The ancients made various attempts at one world governments: Babylonians, Persians, Greece and Rome. We know how those attempts turned out.
Who is more popular than Jesus?
On March 4th 1966 a Beatle thought so;
Imagine there’s no heaven
It’s easy if you try
No hell below us
Above us only sky
Imagine all the people living for today
Imagine there’s no countries
It isn’t hard to do
Nothing to kill or die for
And no religion too
Imagine all the people living life in peace, you
You may say I’m a dreamer
But I’m not the only one
I hope some day you’ll join us
And the world will be as one
Imagine no possessions
I wonder if you can
No need for greed or hunger
A brotherhood of man
Imagine all the people sharing all the world, you
You may say I’m a dreamer
But I’m not the only one
I hope some day you’ll join us
And the world will be as one
Songwriters: John Winston Lennon
“Christianity is on the decline,” he said.
With a one world government you can “bet your sweet bippy” that it would not be Our Lord and Savior Jesus Christ.
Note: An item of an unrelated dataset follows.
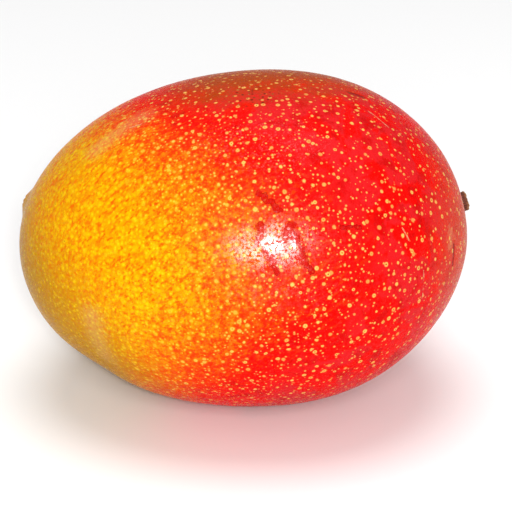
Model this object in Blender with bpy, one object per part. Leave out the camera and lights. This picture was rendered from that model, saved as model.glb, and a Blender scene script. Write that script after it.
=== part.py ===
"""A whole mango lying on its cheek, with the woody stub of its stalk.

The long axis runs along X: the blunt stem end faces +X and the tapered beak
end faces -X. The back of the fruit faces -Y, and the stem basin and the beak
both sit towards +Y. The fruit rests on a small flat spot at Z = 0, and the
origin is under the middle of the bounding box.
"""

import math

import bmesh
import bpy
from mathutils import Vector

# ---- driving dimensions, in metres ------------------------------------------

FRUIT_LENGTH = 0.1155
FRUIT_BREADTH = 0.0920
FRUIT_THICKNESS = 0.0840

# The stem end rides a little higher than the beak end.
STEM_END_LIFT = 0.0018

# The beak end is a little slimmer, as a share of the local half width.
BEAK_END_TAPER = 0.028

# How far the stem pole and the beak pole lean off the long axis (Y, Z).
STEM_LEAN = (0.200, 0.100)
BEAK_LEAN = (0.225, 0.190)

# Fuller shoulder round the stem end, as a share of the local half width.
SHOULDER_SWELL = 0.0646
SHOULDER_PLACE = 0.680
SHOULDER_SPREAD = 0.540

# Basin round the stalk.
BASIN_DEPTH = 0.0026
BASIN_RADIUS = 0.0080

# Beak: the small nub left by the flower, and the shallow sinus beyond it.
BEAK_HEIGHT = 0.0022
BEAK_RADIUS = 0.0046
SINUS_DEPTH = 0.0012
SINUS_RADIUS = 0.0085
SINUS_OFFSET = (0.0110, 0.0035)

# Soft crosswise valley low on the back of the beak end.
VALLEY_DEPTH = 0.0009
VALLEY_PLACE = -0.0375
VALLEY_WIDTH = 0.0075
VALLEY_TURN = math.radians(225.0)
VALLEY_REACH = math.radians(34.0)

# Flat spot pressed by the fruit's own weight.
REST_FLAT_DEPTH = 0.0006

# Stalk stub.
STUB_BASE_RADIUS = 0.0029
STUB_NECK_RADIUS = 0.0023
STUB_TIP_RADIUS = 0.0025
STUB_HEIGHT = 0.0044
STUB_GAP = 0.00050
STUB_EDGE = 0.0005

# Mesh fineness.
RINGS = 48
SPOKES = 64
POLE_CROWDING = 0.20
STUB_SPOKES = 24


def falloff(distance, radius):
    """Bell-shaped falloff: 1 at the middle, about a third at one radius."""
    return math.exp(-(distance / radius) ** 2)


def lean_direction(along, turn):
    """Unit direction of a skin point; the poles lean to the stem and the beak."""
    level = math.cos(along)
    lean = STEM_LEAN if level > 0.0 else BEAK_LEAN
    pull = level * level
    direction = Vector((
        level,
        math.sin(along) * math.cos(turn) + lean[0] * pull,
        math.sin(along) * math.sin(turn) + lean[1] * pull,
    ))
    return direction.normalized()


def plain_skin(direction):
    """Ovoid skin without its basin, beak and valley."""
    shoulder = SHOULDER_SWELL * falloff(direction.x - SHOULDER_PLACE, SHOULDER_SPREAD)
    taper = BEAK_END_TAPER * min(direction.x, 0.0) ** 2
    girth = (1.0 + shoulder) * (1.0 - taper)
    return Vector((
        direction.x * FRUIT_LENGTH / 2.0,
        direction.y * FRUIT_BREADTH / 2.0 * girth,
        direction.z * FRUIT_THICKNESS / 2.0 * girth + direction.x * STEM_END_LIFT,
    ))


def outward(direction):
    """Outward direction of the plain ovoid at a unit direction."""
    return Vector((
        direction.x / FRUIT_LENGTH,
        direction.y / FRUIT_BREADTH,
        direction.z / FRUIT_THICKNESS,
    )).normalized()


STEM_DIRECTION = lean_direction(0.0, 0.0)
BEAK_DIRECTION = lean_direction(math.pi, 0.0)
STEM_AXIS = outward(STEM_DIRECTION)
BEAK_AXIS = outward(BEAK_DIRECTION)
STEM_PLACE = plain_skin(STEM_DIRECTION)
BEAK_PLACE = plain_skin(BEAK_DIRECTION)
SINUS_PLACE = BEAK_PLACE + Vector((0.0, SINUS_OFFSET[0], SINUS_OFFSET[1]))


def skin_point(along, turn):
    """Point of the finished skin at an angle from the stem pole and a turn round X."""
    direction = lean_direction(along, turn)
    point = plain_skin(direction)
    normal = outward(direction)
    shift = Vector((0.0, 0.0, 0.0))
    if direction.x > 0.0:
        from_stem = point - STEM_PLACE
        from_stem -= STEM_AXIS * from_stem.dot(STEM_AXIS)
        shift -= STEM_AXIS * (BASIN_DEPTH * falloff(from_stem.length, BASIN_RADIUS))
    else:
        from_beak = point - BEAK_PLACE
        from_beak -= BEAK_AXIS * from_beak.dot(BEAK_AXIS)
        shift += BEAK_AXIS * (BEAK_HEIGHT * falloff(from_beak.length, BEAK_RADIUS))
        from_sinus = point - SINUS_PLACE
        from_sinus -= BEAK_AXIS * from_sinus.dot(BEAK_AXIS)
        shift -= normal * (SINUS_DEPTH * falloff(from_sinus.length, SINUS_RADIUS))
        side = math.atan2(direction.z, direction.y) % (2.0 * math.pi)
        reach = falloff(side - VALLEY_TURN, VALLEY_REACH)
        across = falloff(point.x - VALLEY_PLACE, VALLEY_WIDTH)
        shift -= normal * (VALLEY_DEPTH * reach * across)
    return point + shift


def ring_angle(index):
    """Angle of a ring from the stem pole; rings crowd towards both poles."""
    share = index / RINGS
    return math.pi * share - POLE_CROWDING * math.sin(2.0 * math.pi * share)


def make_material(name, colour, roughness):
    """Plain Principled material."""
    material = bpy.data.materials.new(name)
    material.use_nodes = True
    shader = material.node_tree.nodes["Principled BSDF"]
    shader.inputs["Base Color"].default_value = (*colour, 1.0)
    shader.inputs["Roughness"].default_value = roughness
    shader.inputs["Metallic"].default_value = 0.0
    material.diffuse_color = (*colour, 1.0)
    return material


def lathe_between(bm, rows):
    """Skin a closed body between two end points and the rings between them."""
    first = bm.verts.new(rows[0])
    last = bm.verts.new(rows[-1])
    rings = [[bm.verts.new(point) for point in row] for row in rows[1:-1]]
    count = len(rings[0])
    for spoke in range(count):
        after = (spoke + 1) % count
        bm.faces.new((first, rings[0][spoke], rings[0][after]))
        for upper, lower in zip(rings, rings[1:]):
            bm.faces.new((upper[spoke], lower[spoke], lower[after], upper[after]))
        bm.faces.new((rings[-1][spoke], last, rings[-1][after]))


def finish_object(name, bm, material):
    """Turn the mesh into a smooth-shaded named object."""
    bmesh.ops.recalc_face_normals(bm, faces=bm.faces)
    mesh = bpy.data.meshes.new(name)
    bm.to_mesh(mesh)
    bm.free()
    mesh.materials.append(material)
    for polygon in mesh.polygons:
        polygon.use_smooth = True
    made = bpy.data.objects.new(name, mesh)
    bpy.context.scene.collection.objects.link(made)
    return made


def build_fruit():
    """The fruit as one closed skin with a flat spot under it."""
    bm = bmesh.new()
    rows = [skin_point(0.0, 0.0)]
    for ring in range(1, RINGS):
        along = ring_angle(ring)
        rows.append([skin_point(along, 2.0 * math.pi * spoke / SPOKES) for spoke in range(SPOKES)])
    rows.append(skin_point(math.pi, 0.0))
    lathe_between(bm, rows)
    floor = min(vertex.co.z for vertex in bm.verts) + REST_FLAT_DEPTH
    everything = bm.verts[:] + bm.edges[:] + bm.faces[:]
    cut = bmesh.ops.bisect_plane(
        bm,
        geom=everything,
        dist=1e-6,
        plane_co=(0.0, 0.0, floor),
        plane_no=(0.0, 0.0, -1.0),
        clear_outer=True,
    )
    rim = [item for item in cut["geom_cut"] if isinstance(item, bmesh.types.BMEdge)]
    bmesh.ops.contextual_create(bm, geom=rim)
    return finish_object("fruit", bm, make_material("ripe_skin", (0.830, 0.190, 0.020), 0.34))


def build_stub():
    """The short woody stub that stands in the basin."""
    foot = skin_point(0.0, 0.0) + STEM_AXIS * STUB_GAP
    across = STEM_AXIS.cross(Vector((0.0, 0.0, 1.0))).normalized()
    upward = across.cross(STEM_AXIS).normalized()
    profile = [
        (0.0, STUB_BASE_RADIUS - STUB_EDGE),
        (STUB_EDGE, STUB_BASE_RADIUS),
        (STUB_HEIGHT * 0.28, STUB_BASE_RADIUS * 0.96),
        (STUB_HEIGHT * 0.55, STUB_NECK_RADIUS),
        (STUB_HEIGHT * 0.80, STUB_NECK_RADIUS),
        (STUB_HEIGHT - STUB_EDGE, STUB_TIP_RADIUS),
        (STUB_HEIGHT, STUB_TIP_RADIUS - STUB_EDGE),
    ]
    rows = [foot]
    for height, radius in profile:
        row = []
        for spoke in range(STUB_SPOKES):
            turn = 2.0 * math.pi * spoke / STUB_SPOKES
            side = across * math.cos(turn) + upward * math.sin(turn)
            row.append(foot + STEM_AXIS * height + side * radius)
        rows.append(row)
    rows.append(foot + STEM_AXIS * STUB_HEIGHT)
    bm = bmesh.new()
    lathe_between(bm, rows)
    return finish_object("stem_stub", bm, make_material("dry_stalk", (0.135, 0.060, 0.030), 0.82))


def settle(made):
    """Put the middle of the bounding box over the origin and the flat spot on Z = 0."""
    points = [vertex.co for item in made for vertex in item.data.vertices]
    low = Vector([min(point[axis] for point in points) for axis in range(3)])
    high = Vector([max(point[axis] for point in points) for axis in range(3)])
    shift = Vector((-(low.x + high.x) / 2.0, -(low.y + high.y) / 2.0, -low.z))
    for item in made:
        for vertex in item.data.vertices:
            vertex.co += shift
        item.data.update()


for old in list(bpy.data.objects):
    bpy.data.objects.remove(old, do_unlink=True)

settle([build_fruit(), build_stub()])
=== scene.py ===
import math

import bmesh
import bpy
import numpy as np
from bpy.props import FloatProperty, FloatVectorProperty, PointerProperty
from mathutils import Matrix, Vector, noise


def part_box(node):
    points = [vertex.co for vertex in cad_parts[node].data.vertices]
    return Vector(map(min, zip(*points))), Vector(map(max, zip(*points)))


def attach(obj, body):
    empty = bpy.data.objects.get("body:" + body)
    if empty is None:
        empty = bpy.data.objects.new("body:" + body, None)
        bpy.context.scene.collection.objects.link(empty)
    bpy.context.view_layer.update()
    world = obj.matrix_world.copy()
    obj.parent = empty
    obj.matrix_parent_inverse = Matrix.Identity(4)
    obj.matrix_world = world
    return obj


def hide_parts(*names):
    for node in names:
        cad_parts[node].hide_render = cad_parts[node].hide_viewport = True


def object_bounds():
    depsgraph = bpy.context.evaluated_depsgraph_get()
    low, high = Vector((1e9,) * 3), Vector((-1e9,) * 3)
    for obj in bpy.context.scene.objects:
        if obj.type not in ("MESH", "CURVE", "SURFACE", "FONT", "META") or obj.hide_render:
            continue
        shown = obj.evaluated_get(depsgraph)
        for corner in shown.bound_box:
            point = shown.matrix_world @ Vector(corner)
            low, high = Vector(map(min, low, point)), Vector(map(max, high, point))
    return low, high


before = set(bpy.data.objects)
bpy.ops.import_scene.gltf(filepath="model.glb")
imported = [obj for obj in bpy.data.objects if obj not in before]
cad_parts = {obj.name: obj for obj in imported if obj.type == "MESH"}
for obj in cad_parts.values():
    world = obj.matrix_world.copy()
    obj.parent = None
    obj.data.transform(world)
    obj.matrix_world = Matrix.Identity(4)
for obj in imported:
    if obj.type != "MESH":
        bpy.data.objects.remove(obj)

bl_info = {
    "name": "Ripe Mango",
    "version": (1, 0, 0),
    "blender": (4, 5, 0),
    "location": "View3D > Sidebar > Mango",
    "description": "Builds a ripe mango with its stalk stub on a plain studio floor",
    "category": "Object",
}

CAD_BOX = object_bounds()
FRUIT_LOW, FRUIT_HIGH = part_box("fruit")
STUB_LOW, STUB_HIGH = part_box("stem_stub")
MM = 0.001

# The fruit's middle and half sizes in mm, and the radius of the round globe that its
# marks are set on.
MIDDLE = (FRUIT_HIGH + FRUIT_LOW) / 2.0 / MM
HALF_SIZE = (FRUIT_HIGH - FRUIT_LOW) / 2.0 / MM
GLOBE_RADIUS = (HALF_SIZE[1] + HALF_SIZE[2]) / 2.0

# ---- proportions of the fruit, in metres and shares --------------------------

FRUIT_LENGTH = 0.1155
FRUIT_BREADTH = 0.0920
FRUIT_THICKNESS = 0.0840
STEM_END_LIFT = 0.0018
BEAK_END_TAPER = 0.028
STEM_LEAN = (0.200, 0.100)
BEAK_LEAN = (0.225, 0.190)
SHOULDER_SWELL = 0.0646
SHOULDER_PLACE = 0.680
SHOULDER_SPREAD = 0.540
BASIN_DEPTH = 2.6 * MM
BASIN_RADIUS = 8.0 * MM
BEAK_HEIGHT = 2.2 * MM
BEAK_RADIUS = 4.6 * MM
SINUS_DEPTH = 1.2 * MM
SINUS_RADIUS = 8.5 * MM
SINUS_OFFSET = (11.0 * MM, 3.5 * MM)
VALLEY_DEPTH = 0.9 * MM
VALLEY_PLACE = -37.5 * MM
VALLEY_WIDTH = 7.5 * MM
VALLEY_TURN = math.radians(225.0)
VALLEY_REACH = math.radians(34.0)
REST_FLAT_DEPTH = 0.6 * MM

# ---- stalk stub, in mm -------------------------------------------------------

# Height above the stub's middle and radius of each ring, from the foot to the hollow of
# the torn end, and the height of the hollow's middle.
STUB_PROFILE = (
    (-2.35, 2.55), (-2.15, 3.00), (-1.75, 2.95), (-1.30, 2.70), (-0.80, 2.42), (-0.30, 2.28),
    (0.20, 2.24), (0.70, 2.26), (1.15, 2.36), (1.55, 2.46), (1.80, 2.34), (1.88, 2.05),
    (1.70, 1.70), (1.45, 1.25), (1.40, 0.75), (1.55, 0.35),
)
STUB_FOOT = STUB_PROFILE[0][0]
STUB_TIP = 1.60

# ---- fineness of the meshes --------------------------------------------------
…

Philip: For what its worth I think I have to defend John Lennon a bit in his quote that the Beatles had become more popular than Jesus. I don’t believe he meant it the a way that they were BETTER than Jesus but only that they had become more popular with the younger generation than Jesus was. It is hard to fault him on that. I grew up with the Beatles with the first hit they came out with and I know first hand what I saw as the years went by: mobs and mobs of people wanting to see them, emulate them, play like them, BE them. Even I thought at the young age I was at the time that it had become ridiculous the way the crowds went nuts over them though I liked their music up to Rubber Soul. They went a bit off after that album. The whole Eastern religion thing turned me off after that.
Imagine was the most depressing song Lennon could ever ever had written. He was totally off the links with that. Imagine was written entirely in la la land.
Global governance is in direct opposition to the principle of Subsidiarity. Pope Pius XI called violation of this principle of Subsidiarity a grave evil…and so it it is.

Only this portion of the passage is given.